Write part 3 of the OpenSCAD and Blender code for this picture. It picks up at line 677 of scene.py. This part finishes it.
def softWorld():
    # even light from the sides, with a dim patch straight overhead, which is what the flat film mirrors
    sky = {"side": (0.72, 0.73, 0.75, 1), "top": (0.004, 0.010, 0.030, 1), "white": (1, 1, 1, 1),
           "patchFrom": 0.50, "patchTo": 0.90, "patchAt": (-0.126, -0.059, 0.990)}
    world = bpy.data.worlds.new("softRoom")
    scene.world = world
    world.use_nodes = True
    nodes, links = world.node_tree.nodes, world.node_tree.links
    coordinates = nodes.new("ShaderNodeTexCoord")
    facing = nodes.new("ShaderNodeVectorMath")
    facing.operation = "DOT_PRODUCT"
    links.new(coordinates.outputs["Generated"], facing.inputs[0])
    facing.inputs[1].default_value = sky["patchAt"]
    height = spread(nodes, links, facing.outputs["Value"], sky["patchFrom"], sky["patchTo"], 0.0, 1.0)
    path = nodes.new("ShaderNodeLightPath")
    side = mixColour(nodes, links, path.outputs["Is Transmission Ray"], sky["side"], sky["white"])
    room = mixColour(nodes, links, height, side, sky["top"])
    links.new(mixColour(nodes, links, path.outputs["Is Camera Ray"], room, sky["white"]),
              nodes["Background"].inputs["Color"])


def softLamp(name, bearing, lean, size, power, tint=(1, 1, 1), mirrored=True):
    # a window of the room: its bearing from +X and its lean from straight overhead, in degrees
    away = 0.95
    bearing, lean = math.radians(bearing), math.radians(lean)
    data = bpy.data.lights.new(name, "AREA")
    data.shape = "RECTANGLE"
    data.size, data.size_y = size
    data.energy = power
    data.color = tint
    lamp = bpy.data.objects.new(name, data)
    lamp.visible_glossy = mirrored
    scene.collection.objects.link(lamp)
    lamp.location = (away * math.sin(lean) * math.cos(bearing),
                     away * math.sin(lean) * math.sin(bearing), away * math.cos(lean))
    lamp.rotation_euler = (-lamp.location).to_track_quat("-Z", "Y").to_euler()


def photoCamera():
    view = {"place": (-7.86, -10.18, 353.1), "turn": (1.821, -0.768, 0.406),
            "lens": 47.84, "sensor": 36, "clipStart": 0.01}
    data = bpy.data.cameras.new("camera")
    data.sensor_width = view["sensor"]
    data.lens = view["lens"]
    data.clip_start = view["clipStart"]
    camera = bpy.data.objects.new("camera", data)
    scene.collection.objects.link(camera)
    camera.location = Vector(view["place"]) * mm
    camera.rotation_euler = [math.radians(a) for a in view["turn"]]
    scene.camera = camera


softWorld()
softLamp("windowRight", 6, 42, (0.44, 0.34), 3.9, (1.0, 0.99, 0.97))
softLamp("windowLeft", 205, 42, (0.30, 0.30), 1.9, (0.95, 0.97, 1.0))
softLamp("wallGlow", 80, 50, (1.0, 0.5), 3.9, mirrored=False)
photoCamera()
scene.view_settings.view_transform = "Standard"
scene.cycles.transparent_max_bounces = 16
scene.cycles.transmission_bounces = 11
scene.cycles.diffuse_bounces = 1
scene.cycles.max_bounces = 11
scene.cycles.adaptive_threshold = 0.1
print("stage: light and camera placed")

...

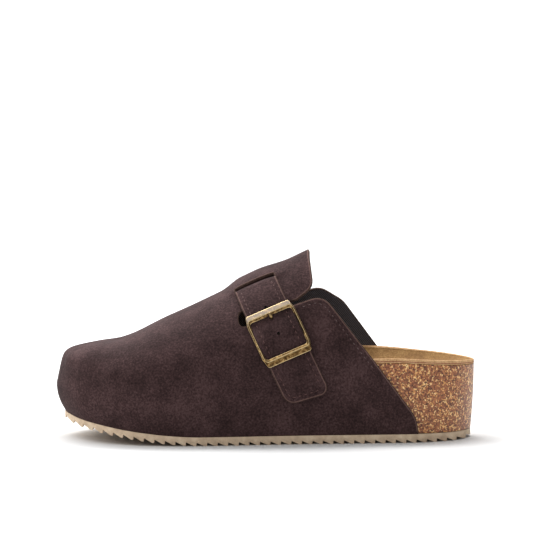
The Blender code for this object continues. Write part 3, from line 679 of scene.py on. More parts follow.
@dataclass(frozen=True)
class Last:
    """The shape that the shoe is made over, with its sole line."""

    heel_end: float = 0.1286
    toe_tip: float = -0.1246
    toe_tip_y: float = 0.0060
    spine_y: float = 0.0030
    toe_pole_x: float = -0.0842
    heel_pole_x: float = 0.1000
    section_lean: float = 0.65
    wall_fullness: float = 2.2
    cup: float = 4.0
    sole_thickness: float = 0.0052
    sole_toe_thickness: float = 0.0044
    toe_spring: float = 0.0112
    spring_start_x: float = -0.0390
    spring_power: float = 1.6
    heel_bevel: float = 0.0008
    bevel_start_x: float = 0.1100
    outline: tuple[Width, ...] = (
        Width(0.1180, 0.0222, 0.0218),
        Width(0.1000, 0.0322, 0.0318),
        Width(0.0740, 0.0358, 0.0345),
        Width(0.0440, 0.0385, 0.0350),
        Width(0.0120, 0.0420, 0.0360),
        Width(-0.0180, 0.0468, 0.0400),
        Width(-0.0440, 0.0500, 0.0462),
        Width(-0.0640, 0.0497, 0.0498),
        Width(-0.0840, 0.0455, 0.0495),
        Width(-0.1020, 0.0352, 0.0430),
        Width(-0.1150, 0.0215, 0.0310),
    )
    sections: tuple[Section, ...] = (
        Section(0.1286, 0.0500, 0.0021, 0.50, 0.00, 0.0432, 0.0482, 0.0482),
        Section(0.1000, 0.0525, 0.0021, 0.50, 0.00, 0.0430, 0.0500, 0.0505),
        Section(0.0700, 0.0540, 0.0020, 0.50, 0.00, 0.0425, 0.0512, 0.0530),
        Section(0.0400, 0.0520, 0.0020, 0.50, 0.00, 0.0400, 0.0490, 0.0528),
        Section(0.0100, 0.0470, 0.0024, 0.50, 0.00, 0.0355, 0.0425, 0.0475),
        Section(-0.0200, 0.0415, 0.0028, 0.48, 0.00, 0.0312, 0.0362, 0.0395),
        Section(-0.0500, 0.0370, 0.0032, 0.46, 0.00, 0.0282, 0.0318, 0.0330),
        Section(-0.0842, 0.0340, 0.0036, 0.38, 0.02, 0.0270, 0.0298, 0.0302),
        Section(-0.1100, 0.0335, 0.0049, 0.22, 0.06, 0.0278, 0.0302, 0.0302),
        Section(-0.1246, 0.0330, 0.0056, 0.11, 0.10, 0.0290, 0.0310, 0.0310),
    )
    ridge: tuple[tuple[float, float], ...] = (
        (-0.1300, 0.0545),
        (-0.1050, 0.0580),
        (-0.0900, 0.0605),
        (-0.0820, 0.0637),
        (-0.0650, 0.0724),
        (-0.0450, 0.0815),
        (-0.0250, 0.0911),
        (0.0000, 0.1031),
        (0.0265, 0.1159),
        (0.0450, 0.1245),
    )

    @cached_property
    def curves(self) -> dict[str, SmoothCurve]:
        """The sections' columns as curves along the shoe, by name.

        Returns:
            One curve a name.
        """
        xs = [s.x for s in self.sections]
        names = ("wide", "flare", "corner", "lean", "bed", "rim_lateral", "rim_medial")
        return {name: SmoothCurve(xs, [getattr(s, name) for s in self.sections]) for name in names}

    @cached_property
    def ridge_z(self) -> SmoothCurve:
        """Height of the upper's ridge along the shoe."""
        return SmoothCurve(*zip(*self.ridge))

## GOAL
Find all lines where the word "code" appears. Copy them.

## TASK SOLUTION
Write part 3 of the OpenSCAD and Blender code for this picture. It picks up at line 677 of scene.py. This part finishes it.
The Blender code for this object continues. Write part 3, from line 679 of scene.py on. More parts follow.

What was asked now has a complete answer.